• Provided data
******************************

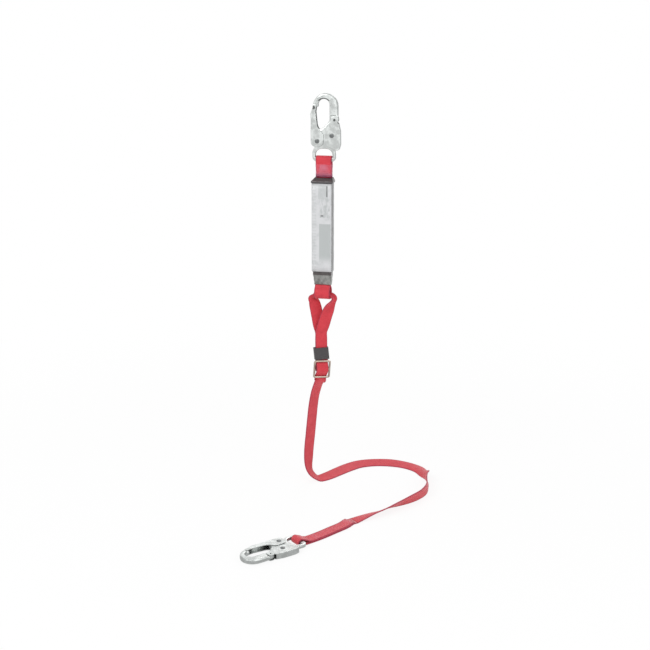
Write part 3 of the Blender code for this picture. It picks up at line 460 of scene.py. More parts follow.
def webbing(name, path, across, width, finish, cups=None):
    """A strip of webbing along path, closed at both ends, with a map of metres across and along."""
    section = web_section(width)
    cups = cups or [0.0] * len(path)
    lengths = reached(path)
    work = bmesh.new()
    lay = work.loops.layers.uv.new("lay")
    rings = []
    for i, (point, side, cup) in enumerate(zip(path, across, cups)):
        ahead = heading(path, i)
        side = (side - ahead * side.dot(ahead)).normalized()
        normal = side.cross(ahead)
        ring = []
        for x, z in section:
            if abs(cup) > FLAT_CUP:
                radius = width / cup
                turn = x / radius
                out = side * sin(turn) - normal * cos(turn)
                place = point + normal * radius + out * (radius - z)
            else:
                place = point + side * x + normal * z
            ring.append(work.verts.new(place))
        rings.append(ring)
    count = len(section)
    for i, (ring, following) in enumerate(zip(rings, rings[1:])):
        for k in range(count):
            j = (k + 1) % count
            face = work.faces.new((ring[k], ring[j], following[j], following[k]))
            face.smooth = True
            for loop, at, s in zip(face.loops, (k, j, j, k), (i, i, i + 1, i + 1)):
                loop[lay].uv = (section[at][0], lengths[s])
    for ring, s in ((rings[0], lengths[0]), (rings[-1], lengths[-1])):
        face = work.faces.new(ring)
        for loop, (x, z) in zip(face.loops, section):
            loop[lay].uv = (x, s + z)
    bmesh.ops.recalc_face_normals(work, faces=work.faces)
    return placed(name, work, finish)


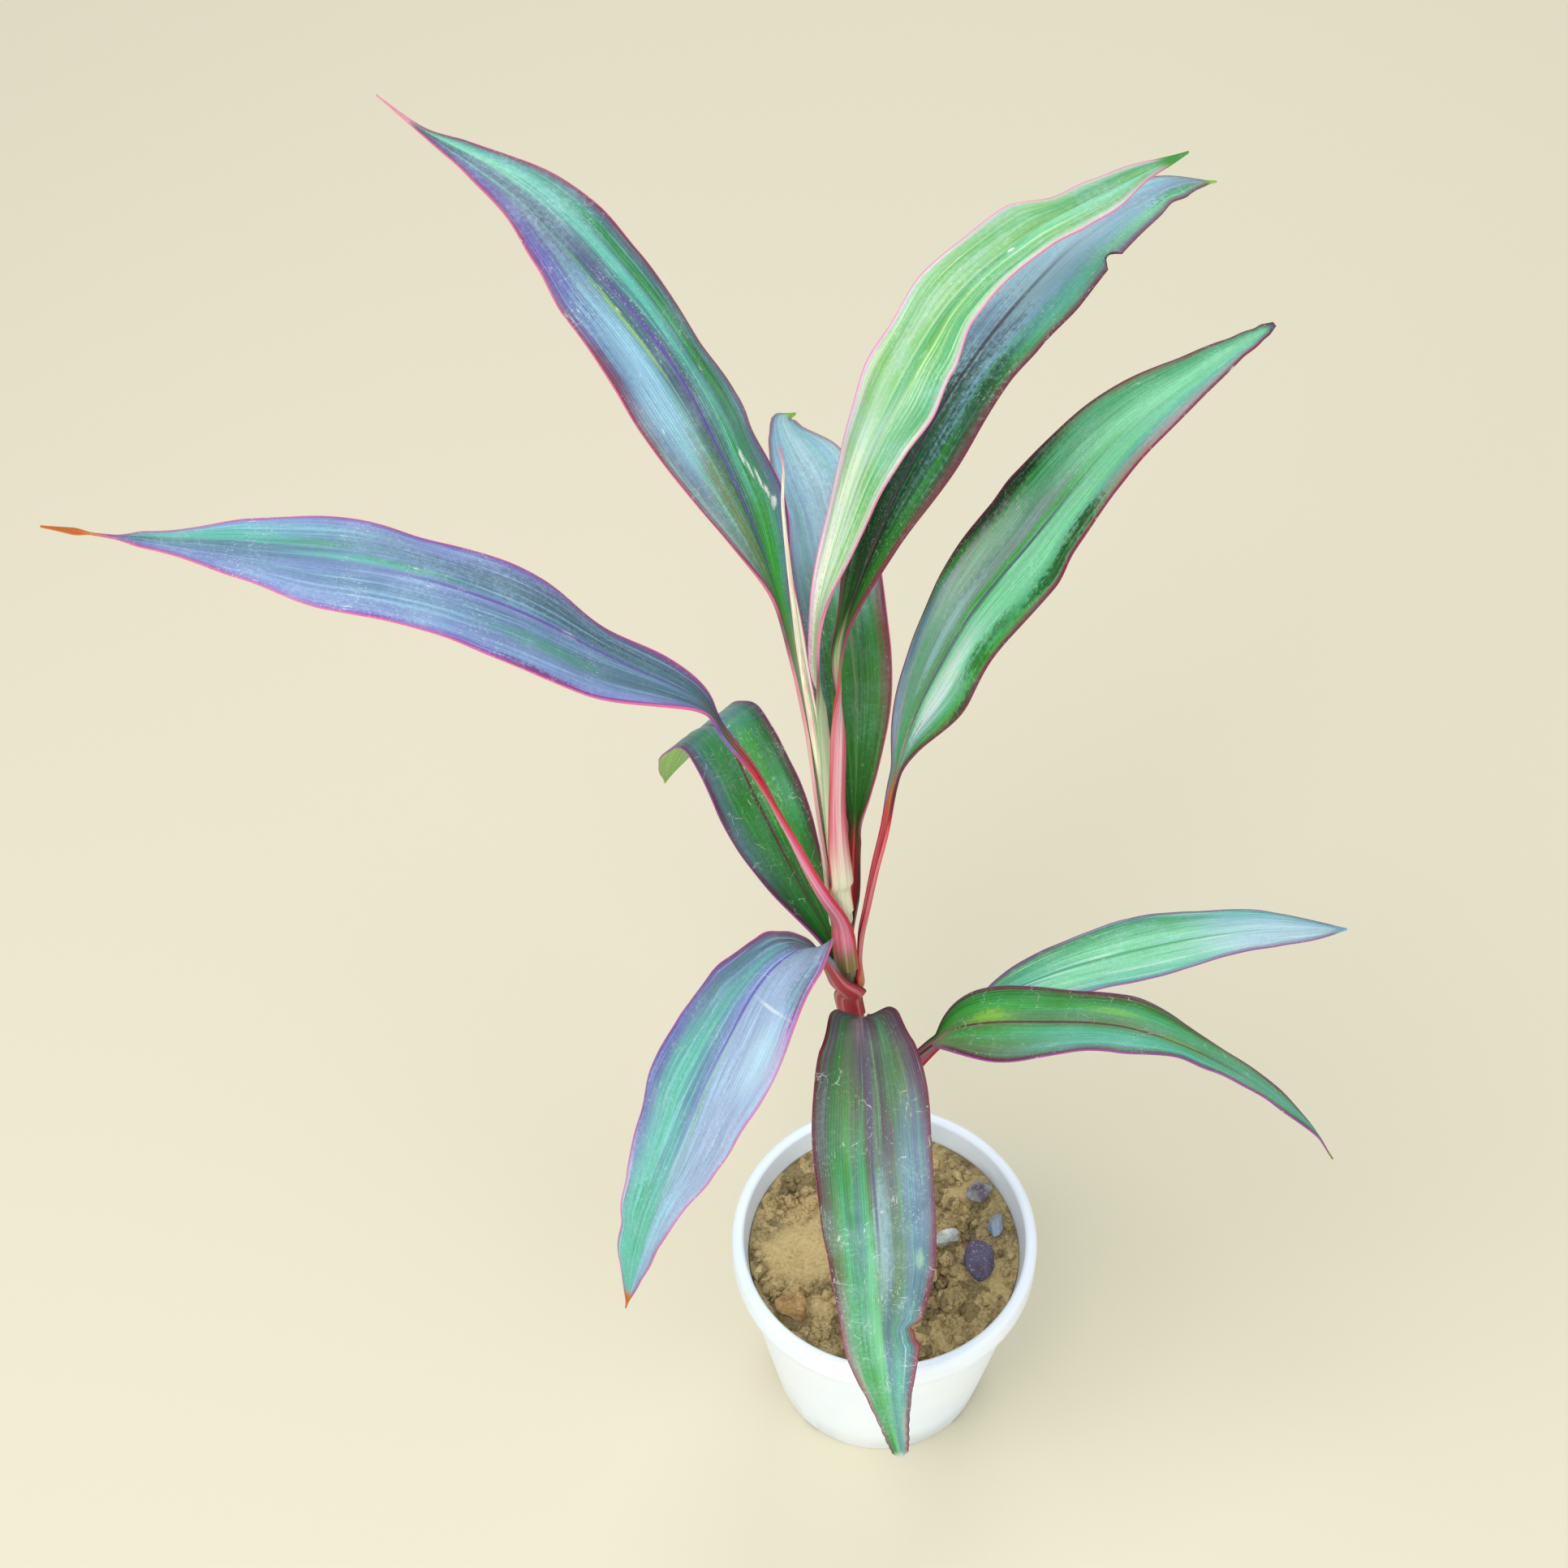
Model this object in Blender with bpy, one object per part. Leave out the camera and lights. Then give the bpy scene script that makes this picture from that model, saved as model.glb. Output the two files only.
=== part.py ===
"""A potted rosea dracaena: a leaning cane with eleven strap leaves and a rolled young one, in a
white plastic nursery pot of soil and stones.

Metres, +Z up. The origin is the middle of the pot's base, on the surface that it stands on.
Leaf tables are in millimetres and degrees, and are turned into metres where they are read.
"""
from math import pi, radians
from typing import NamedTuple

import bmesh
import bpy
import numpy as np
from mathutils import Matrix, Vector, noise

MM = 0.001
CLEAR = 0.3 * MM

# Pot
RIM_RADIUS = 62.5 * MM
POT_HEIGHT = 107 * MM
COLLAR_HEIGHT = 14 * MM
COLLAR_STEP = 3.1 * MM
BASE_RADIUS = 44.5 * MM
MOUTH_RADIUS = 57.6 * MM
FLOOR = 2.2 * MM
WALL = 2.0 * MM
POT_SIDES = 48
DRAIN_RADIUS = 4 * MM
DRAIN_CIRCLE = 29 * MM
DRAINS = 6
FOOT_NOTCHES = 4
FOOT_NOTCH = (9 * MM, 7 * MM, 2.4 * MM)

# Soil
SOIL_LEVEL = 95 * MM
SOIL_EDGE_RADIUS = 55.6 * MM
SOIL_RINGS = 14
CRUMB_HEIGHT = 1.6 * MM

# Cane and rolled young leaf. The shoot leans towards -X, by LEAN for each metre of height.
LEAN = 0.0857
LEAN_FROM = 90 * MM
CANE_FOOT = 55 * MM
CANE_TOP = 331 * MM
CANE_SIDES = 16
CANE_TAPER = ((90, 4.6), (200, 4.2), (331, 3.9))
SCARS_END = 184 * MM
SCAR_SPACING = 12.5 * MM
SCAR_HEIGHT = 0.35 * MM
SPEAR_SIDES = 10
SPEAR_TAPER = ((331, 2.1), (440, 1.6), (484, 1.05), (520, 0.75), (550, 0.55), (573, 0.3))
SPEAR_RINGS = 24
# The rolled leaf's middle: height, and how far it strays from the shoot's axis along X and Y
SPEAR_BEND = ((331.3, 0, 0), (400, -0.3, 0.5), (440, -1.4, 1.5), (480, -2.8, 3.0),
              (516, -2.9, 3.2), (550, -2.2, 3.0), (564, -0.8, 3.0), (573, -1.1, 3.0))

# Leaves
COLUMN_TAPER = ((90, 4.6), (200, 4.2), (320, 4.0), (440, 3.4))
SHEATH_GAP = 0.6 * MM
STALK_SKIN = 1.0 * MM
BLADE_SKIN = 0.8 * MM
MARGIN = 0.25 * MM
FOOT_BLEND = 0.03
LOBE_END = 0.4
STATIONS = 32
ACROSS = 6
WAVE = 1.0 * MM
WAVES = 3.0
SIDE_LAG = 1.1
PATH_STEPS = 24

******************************

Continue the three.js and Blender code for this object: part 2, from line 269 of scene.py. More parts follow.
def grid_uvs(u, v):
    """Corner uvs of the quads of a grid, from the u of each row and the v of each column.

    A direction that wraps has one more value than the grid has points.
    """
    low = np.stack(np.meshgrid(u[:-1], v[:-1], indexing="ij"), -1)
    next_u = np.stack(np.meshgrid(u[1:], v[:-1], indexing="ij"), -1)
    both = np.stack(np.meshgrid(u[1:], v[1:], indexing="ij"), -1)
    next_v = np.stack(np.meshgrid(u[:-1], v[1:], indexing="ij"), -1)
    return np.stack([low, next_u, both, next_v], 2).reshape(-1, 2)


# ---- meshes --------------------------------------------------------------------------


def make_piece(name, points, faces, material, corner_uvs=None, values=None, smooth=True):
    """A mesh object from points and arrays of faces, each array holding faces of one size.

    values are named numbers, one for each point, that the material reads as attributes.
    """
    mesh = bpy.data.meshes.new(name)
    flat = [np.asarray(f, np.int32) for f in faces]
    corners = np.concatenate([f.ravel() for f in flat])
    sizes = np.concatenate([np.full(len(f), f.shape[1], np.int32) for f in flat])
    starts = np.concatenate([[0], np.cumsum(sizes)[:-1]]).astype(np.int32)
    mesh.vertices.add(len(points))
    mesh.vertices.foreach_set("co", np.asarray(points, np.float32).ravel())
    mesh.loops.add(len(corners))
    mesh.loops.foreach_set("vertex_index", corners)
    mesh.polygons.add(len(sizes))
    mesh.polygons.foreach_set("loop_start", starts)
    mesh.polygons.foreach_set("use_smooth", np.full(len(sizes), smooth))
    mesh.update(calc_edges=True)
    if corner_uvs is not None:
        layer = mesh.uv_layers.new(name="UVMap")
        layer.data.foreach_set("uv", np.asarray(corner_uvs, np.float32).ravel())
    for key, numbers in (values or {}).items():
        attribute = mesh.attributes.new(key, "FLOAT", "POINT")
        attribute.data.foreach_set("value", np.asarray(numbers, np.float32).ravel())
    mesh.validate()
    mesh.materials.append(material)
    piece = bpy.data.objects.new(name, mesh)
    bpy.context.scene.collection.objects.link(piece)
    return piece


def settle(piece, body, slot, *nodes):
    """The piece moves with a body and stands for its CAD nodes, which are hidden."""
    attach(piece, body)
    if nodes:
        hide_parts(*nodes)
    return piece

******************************

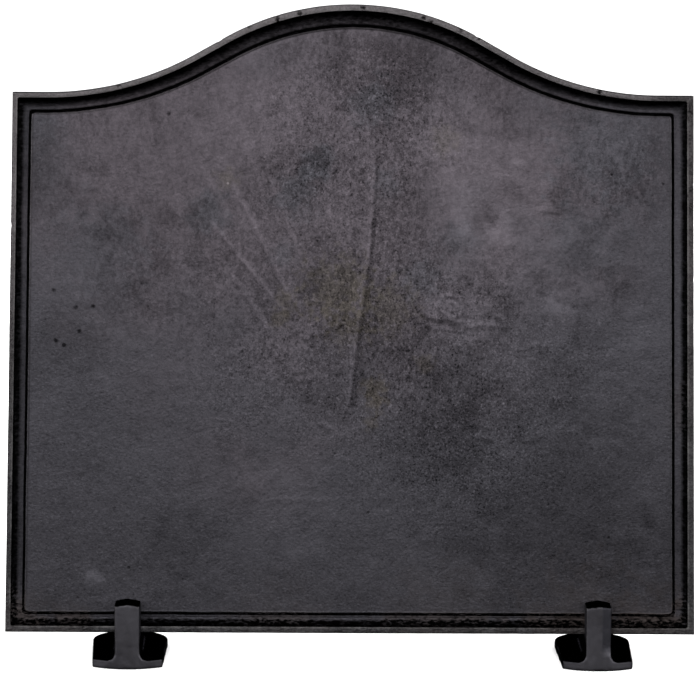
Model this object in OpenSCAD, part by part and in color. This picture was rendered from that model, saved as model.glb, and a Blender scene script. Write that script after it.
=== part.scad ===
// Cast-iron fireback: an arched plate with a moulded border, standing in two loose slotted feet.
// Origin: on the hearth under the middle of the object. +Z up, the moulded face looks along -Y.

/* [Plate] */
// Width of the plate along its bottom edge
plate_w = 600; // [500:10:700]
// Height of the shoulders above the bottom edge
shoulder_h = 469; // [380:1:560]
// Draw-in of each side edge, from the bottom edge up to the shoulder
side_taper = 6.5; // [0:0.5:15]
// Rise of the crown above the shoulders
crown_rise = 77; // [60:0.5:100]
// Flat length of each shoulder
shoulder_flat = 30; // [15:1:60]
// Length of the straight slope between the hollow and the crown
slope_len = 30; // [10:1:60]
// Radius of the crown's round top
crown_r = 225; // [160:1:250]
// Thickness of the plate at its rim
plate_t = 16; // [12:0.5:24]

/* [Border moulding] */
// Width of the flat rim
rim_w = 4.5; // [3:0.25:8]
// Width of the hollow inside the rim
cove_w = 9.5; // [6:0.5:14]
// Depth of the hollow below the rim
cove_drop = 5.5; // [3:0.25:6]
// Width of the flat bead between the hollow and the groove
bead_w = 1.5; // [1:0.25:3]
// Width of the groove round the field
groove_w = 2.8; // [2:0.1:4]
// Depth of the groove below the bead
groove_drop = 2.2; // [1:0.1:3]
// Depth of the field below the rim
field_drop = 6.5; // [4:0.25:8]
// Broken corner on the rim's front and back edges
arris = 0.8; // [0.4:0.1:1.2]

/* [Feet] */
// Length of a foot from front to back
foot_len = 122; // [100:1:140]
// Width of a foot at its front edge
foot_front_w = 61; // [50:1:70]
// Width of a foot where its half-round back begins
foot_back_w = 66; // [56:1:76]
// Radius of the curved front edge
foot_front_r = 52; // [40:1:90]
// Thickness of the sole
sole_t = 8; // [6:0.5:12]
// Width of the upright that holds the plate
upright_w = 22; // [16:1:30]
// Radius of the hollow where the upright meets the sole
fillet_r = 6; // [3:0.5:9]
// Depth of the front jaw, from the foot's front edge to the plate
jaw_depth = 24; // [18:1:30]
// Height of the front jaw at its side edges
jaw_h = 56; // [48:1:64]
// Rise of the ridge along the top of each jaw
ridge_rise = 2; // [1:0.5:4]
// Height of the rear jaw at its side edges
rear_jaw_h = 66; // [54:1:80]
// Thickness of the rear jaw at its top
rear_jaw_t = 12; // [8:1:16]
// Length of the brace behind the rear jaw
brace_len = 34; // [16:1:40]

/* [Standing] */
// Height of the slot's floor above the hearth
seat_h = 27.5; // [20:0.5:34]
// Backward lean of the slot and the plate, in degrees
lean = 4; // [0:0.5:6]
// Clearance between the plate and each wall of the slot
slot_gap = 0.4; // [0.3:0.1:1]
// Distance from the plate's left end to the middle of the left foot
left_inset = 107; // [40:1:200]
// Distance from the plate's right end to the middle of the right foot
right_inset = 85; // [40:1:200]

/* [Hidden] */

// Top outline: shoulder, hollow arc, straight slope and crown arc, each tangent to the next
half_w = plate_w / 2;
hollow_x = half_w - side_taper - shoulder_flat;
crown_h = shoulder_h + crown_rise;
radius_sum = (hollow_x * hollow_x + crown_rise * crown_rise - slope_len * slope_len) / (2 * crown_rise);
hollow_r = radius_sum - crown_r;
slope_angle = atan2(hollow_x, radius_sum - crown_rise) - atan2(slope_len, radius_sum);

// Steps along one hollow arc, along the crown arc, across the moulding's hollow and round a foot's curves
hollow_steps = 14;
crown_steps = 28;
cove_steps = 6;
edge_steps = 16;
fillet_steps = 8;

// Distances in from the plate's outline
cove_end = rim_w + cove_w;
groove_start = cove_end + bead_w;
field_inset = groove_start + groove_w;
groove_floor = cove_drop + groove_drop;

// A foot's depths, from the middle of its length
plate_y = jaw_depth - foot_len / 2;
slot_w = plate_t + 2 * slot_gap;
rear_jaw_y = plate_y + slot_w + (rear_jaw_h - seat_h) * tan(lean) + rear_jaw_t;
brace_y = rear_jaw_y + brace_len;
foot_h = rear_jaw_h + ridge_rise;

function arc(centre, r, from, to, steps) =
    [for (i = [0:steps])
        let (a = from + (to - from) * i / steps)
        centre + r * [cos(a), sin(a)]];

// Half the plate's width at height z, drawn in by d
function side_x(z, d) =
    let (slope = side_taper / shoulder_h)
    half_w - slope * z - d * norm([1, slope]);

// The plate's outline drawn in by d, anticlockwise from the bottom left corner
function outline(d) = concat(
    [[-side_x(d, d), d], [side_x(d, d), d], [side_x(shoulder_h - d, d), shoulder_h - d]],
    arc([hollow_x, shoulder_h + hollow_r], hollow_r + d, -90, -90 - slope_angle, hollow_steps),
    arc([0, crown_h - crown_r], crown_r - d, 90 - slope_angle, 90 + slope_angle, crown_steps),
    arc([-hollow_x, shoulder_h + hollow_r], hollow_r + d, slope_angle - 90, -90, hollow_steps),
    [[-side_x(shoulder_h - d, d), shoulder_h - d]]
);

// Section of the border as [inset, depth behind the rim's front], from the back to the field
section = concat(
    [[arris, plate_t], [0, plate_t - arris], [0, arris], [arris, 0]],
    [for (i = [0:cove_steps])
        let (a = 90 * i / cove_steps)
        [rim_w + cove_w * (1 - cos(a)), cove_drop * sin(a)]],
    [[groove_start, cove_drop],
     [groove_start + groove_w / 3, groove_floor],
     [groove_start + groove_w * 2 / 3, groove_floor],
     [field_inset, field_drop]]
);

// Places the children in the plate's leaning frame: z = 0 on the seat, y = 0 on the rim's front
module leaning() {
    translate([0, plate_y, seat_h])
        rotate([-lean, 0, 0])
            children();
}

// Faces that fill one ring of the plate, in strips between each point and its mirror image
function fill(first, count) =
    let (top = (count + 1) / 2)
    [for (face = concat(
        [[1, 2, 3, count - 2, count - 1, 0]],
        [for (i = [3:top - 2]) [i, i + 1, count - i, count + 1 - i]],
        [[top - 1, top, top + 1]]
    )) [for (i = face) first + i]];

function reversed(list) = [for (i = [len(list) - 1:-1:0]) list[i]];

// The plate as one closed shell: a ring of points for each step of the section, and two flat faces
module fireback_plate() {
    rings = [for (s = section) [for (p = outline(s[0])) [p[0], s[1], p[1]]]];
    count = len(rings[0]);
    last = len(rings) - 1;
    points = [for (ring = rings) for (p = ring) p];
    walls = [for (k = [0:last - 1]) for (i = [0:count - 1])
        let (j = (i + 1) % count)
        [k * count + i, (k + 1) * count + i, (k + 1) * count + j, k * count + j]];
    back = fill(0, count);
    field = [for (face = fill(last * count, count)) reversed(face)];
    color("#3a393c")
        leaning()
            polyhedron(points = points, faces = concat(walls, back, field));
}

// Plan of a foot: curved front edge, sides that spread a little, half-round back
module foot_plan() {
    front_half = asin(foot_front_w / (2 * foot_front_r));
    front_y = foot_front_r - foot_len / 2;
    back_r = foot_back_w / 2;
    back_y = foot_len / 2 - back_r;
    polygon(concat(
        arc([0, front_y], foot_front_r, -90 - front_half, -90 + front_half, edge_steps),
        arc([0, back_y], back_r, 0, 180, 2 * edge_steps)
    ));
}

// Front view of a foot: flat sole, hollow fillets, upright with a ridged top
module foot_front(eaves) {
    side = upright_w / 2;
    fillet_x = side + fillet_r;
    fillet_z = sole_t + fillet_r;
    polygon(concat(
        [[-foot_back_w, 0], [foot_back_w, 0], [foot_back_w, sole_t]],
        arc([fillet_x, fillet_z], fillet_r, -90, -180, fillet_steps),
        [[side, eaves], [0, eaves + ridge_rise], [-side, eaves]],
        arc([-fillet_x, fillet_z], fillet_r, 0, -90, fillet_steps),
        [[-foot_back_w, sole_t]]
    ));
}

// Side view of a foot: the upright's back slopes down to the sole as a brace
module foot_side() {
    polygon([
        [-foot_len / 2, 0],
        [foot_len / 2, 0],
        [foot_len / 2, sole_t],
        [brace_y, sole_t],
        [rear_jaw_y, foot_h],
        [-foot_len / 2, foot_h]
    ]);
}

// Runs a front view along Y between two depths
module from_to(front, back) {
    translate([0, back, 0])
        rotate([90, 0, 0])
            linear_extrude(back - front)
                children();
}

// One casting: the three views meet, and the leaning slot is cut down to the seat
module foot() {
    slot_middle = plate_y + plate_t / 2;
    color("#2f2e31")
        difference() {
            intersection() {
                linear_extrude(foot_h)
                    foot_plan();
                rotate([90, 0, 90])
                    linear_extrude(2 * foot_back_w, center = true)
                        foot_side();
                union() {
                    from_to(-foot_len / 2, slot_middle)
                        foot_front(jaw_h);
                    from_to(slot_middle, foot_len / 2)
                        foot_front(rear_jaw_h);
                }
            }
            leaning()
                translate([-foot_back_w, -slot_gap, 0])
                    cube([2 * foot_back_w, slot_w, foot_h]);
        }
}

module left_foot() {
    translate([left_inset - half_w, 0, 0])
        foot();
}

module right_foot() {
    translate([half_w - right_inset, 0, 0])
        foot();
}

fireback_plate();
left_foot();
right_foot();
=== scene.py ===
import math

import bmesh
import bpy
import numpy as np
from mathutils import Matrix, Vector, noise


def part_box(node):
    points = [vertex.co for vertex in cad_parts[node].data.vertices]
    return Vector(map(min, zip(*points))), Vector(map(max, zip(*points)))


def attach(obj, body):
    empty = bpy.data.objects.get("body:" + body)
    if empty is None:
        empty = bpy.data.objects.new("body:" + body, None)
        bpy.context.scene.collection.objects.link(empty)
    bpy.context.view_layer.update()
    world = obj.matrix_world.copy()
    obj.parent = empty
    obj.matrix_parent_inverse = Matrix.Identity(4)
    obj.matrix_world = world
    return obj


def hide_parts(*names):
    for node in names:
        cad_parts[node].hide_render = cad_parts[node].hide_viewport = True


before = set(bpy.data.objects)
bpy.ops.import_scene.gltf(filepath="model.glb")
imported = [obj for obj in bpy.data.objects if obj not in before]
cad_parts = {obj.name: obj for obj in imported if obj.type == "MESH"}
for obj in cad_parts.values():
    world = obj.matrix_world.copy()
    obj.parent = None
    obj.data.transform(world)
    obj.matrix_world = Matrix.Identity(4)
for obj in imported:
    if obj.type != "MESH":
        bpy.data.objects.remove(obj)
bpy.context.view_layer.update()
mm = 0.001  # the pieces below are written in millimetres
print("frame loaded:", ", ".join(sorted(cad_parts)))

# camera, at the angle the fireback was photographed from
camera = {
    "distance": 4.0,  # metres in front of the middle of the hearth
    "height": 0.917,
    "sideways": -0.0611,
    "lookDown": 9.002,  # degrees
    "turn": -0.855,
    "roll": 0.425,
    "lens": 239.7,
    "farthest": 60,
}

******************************

• Job
Give back exactly the lines from the line that has "between two depths" to the line that has "in imported if", both included, and leave out all others.

• Expected output
// Runs a front view along Y between two depths
module from_to(front, back) {
    translate([0, back, 0])
        rotate([90, 0, 0])
            linear_extrude(back - front)
                children();
}

// One casting: the three views meet, and the leaning slot is cut down to the seat
module foot() {
    slot_middle = plate_y + plate_t / 2;
    color("#2f2e31")
        difference() {
            intersection() {
                linear_extrude(foot_h)
                    foot_plan();
                rotate([90, 0, 90])
                    linear_extrude(2 * foot_back_w, center = true)
                        foot_side();
                union() {
                    from_to(-foot_len / 2, slot_middle)
                        foot_front(jaw_h);
                    from_to(slot_middle, foot_len / 2)
                        foot_front(rear_jaw_h);
                }
            }
            leaning()
                translate([-foot_back_w, -slot_gap, 0])
                    cube([2 * foot_back_w, slot_w, foot_h]);
        }
}

module left_foot() {
    translate([left_inset - half_w, 0, 0])
        foot();
}

module right_foot() {
    translate([half_w - right_inset, 0, 0])
        foot();
}

fireback_plate();
left_foot();
right_foot();
=== scene.py ===
import math

import bmesh
import bpy
import numpy as np
from mathutils import Matrix, Vector, noise


def part_box(node):
    points = [vertex.co for vertex in cad_parts[node].data.vertices]
    return Vector(map(min, zip(*points))), Vector(map(max, zip(*points)))


def attach(obj, body):
    empty = bpy.data.objects.get("body:" + body)
    if empty is None:
        empty = bpy.data.objects.new("body:" + body, None)
        bpy.context.scene.collection.objects.link(empty)
    bpy.context.view_layer.update()
    world = obj.matrix_world.copy()
    obj.parent = empty
    obj.matrix_parent_inverse = Matrix.Identity(4)
    obj.matrix_world = world
    return obj


def hide_parts(*names):
    for node in names:
        cad_parts[node].hide_render = cad_parts[node].hide_viewport = True


before = set(bpy.data.objects)
bpy.ops.import_scene.gltf(filepath="model.glb")
imported = [obj for obj in bpy.data.objects if obj not in before]
cad_parts = {obj.name: obj for obj in imported if obj.type == "MESH"}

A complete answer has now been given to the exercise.